During that period, while the Greenland ice sheet very likely contributed between 1.4 and 4.3m to sea level rise, the Antarctic ice sheet must also have contributed to sea level rise.

There is medium confidence that snowfall will increase in the Antarctic, adding to the mass of the Antarctic ice sheet and counteracting some mass loss, but it is also likely that the outflow of ice from glaciers in Greenland and Antarctica will contribute to mean sea level rise.

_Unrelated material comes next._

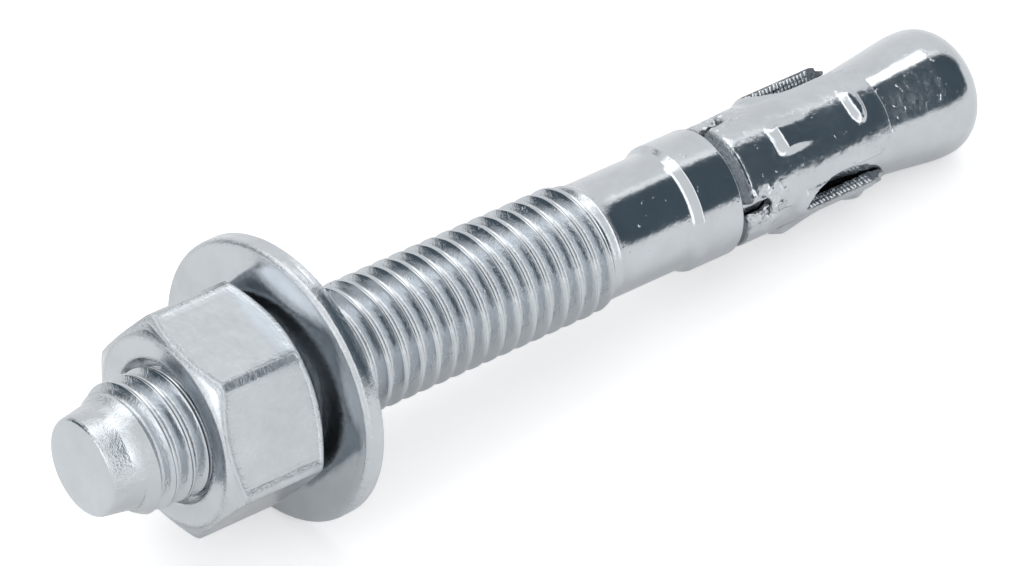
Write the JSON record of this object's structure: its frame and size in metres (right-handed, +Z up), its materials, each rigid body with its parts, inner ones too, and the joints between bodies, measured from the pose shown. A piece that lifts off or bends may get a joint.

Changes in the Southern Ocean

IPCC AR5 says that it is virtually certain that, globally, the upper ocean (0−700m) has warmed from 1971 to 2010, and likely between the 1870s and 1971. The deep ocean, below 3000m depth, has likely warmed since the 1990s. This warming of the deep ocean is greatest in the Southern Ocean and the North Atlantic where these deep ocean currents are generated.

Ocean acidification

The uptake of anthropogenic carbon dioxide by the global oceans has led to them becoming more acidic (very likely). The pH of ocean water has decreased by 0.1 since the beginning of the industrial era. pH is a logarithmic scale so that this represents an increase in the concentration of hydrogen ions in the water of 26%. The cold waters of the polar regions disproportionately absorb carbon dioxide - because they are very cold. It is expected that many of the consequences of ocean acidification will be observed in the Arctic, and the Southern Ocean, before other parts of the globe.